# Sage Barista Touch - grinder jumping settings mid grind



## sstave01 (3 mo ago)

Hi all, wondering if anyone else has the same issue that I have found with my Sage Barista Touch? 
First up, it's a £1,000 machine with an "integrated precision conical burr grinder with dose control" - so my expectations were pretty high at the start! 
However within the first few weeks, after I got used to it and had it dialled in, I noticed that the grinder setting jumped from 12 to 13 as it was grinding. I took a couple of videos of this as was surprised that with such a "precision...grinder" it just wouldn't be able to do that. It got down to about 3-4 seconds left on the clock and the screen switched over to the grind settings and the number changed on it's own from 12-13! 

So what I would like to know is whether anyone else has had this problem as Sage Support appeared to imply this hasn't happened before.
This might help me when the team come out next week to "repair" it. 

Now I'm not a proper coffee expert but I do weigh out my coffee after grinding to check I've got the dosage right; and I do check the yield/output weight of my espresso as well. And whilst I didn't believe it, the grind setting really does matter and can make the difference. If you've dialled in your beans to 12 to produce the best coffee you can, why should the machine just switch it to 13?? 

But all of this is a bit irrelevant as for such an expensive machine with a "precision grinder" this shouldn't happen at all, right??

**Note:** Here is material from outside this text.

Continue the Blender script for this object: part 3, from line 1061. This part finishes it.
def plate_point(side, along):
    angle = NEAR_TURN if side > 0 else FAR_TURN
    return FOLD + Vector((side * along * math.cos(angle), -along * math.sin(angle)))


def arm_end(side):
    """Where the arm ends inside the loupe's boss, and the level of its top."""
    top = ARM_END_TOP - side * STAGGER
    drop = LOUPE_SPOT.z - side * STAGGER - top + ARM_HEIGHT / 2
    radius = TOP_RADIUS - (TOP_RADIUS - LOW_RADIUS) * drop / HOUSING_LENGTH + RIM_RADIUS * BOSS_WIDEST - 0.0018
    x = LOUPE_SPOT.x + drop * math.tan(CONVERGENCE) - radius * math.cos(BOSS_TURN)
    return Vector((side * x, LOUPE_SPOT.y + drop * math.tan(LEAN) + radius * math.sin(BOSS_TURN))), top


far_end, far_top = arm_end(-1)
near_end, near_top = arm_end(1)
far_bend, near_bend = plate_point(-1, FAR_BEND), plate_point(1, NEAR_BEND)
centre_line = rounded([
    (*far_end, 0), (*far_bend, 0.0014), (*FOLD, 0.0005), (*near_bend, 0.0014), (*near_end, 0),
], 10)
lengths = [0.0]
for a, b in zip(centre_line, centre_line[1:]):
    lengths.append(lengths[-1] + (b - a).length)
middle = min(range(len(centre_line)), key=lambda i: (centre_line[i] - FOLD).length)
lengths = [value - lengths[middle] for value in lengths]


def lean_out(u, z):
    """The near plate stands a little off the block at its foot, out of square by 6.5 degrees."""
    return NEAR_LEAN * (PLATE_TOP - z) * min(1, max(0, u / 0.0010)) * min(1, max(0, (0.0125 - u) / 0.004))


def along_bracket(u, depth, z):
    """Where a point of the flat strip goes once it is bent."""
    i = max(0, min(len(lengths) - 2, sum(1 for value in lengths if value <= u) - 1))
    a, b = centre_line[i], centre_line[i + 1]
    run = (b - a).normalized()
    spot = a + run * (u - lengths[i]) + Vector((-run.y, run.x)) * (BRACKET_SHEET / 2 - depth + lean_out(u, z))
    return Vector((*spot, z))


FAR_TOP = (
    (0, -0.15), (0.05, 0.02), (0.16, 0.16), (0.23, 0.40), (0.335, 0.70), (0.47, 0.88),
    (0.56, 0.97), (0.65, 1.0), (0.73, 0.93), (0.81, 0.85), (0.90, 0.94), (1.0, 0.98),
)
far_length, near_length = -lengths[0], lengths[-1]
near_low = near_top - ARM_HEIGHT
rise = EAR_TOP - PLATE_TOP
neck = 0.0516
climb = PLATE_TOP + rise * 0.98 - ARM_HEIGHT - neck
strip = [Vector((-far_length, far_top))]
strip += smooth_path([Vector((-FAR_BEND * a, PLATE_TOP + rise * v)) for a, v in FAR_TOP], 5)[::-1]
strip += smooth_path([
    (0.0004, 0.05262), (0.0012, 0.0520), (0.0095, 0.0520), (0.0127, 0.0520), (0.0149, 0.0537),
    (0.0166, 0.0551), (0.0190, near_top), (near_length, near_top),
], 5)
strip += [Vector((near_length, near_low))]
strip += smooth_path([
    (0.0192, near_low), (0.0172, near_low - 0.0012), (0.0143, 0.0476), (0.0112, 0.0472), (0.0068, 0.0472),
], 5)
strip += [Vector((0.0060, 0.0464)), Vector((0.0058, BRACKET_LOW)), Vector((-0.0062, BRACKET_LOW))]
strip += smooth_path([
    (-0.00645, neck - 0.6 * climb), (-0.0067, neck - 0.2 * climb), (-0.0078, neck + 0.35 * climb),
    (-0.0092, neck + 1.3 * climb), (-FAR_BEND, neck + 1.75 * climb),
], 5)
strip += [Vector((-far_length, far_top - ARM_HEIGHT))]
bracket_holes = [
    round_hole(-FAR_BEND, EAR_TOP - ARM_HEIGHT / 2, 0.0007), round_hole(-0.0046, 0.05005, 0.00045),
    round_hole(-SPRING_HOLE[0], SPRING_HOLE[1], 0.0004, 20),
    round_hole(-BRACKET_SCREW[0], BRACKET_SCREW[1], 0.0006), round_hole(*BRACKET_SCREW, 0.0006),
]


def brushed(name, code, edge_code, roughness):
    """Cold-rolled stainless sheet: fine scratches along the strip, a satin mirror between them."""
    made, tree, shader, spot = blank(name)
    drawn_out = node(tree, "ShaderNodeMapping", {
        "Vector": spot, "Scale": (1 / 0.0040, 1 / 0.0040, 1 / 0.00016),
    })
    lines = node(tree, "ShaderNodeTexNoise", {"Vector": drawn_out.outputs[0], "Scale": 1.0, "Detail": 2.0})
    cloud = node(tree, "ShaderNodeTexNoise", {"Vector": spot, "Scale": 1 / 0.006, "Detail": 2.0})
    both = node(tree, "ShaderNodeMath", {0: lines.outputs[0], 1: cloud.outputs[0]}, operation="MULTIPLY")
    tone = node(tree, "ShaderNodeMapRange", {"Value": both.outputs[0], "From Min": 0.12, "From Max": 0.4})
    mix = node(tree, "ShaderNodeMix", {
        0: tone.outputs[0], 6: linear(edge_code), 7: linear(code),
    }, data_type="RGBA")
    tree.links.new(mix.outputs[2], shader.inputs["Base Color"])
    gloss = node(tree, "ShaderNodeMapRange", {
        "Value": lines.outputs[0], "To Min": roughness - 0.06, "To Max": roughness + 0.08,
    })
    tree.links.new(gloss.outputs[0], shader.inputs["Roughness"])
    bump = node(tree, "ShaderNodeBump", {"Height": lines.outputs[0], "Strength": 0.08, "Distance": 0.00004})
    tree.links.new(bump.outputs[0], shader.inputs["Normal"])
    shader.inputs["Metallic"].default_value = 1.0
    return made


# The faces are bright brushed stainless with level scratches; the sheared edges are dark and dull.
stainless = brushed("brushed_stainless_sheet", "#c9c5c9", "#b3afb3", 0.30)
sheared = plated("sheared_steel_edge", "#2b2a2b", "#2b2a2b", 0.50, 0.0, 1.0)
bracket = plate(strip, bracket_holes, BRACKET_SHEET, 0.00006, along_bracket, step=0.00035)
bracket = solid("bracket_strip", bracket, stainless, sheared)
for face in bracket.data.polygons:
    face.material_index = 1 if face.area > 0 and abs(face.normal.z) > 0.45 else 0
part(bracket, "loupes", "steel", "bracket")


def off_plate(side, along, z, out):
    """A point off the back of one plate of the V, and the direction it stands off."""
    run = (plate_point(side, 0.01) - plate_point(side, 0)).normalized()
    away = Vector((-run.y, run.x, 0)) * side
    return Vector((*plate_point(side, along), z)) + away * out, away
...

I got onto Sage Support and they kindly sent me a replacement. But that's been doing exactly the same thing. 
Sage Support then got their technical team involved who first suggested that I...
"_play a little bit with the grind dile before you press grind. just go back and forth a couple of times around the desired grind setting. There should be a little click sound that should indicate that you are on a given setting. I believe now this is not happening and that is why it is not working."_

So I went and "played" with the grind dial, which works fine and makes the necessary click sounds between the settings. I fed this back to them. Their next suggestion was: 
"_if there are beans in the hopper, the beans are resisting to the grind size reduction as they are being squeezed. The burrs are therefore not really reaching 12, but you are forcing the adjuster to reach 12, which means when the burrs start spinning freely, the actual grind size adjusts. That means it most probably goes to 12.5 which is shown on the screen as 13. All that said, if you have to reduce the grind size, it is always best to do it with the grinder in motion in order to avoid this from happening."_

I kind of get what they are saying but it just sounds like they are making some technical excuses for what should be a "precision grinder". I've tried adjusting the grind with beans in, without beans in, whilst the grinder is in motion and whilst it's not... none of these seem to make any real difference. Once I've dialled in the coffee beans, it does seem to behave a little better but whenever I get a new pack and dial it in again (which means adjusting the grind setting) it just jumps on almost every grind. 

Finally they said that: 
"_Once the grind size jumps from 12 to 13, it should not jump to 14 on the next round." _which I found a little complacent if I'm honest! They are right that it doesn't jump to 14 on the next round, but that's not much use to me when I actually want it on 12! And no, if I put it on 11, it doesn't always jump to 12 and stay there!


----------



## Rincewind (Aug 25, 2020)

sstave01 said:


> ...This might help me when the team come out next week to "repair"...


Don't worry about it...it's their problem now.


----------



## scottriglar8 (8 mo ago)

Sorry buddy had my Touch for a year or so, never had an issue with the grinder jumping. Alot on here say the grinder is not much cop and a stand alone is the way to go. Good luck hope you sort it.


----------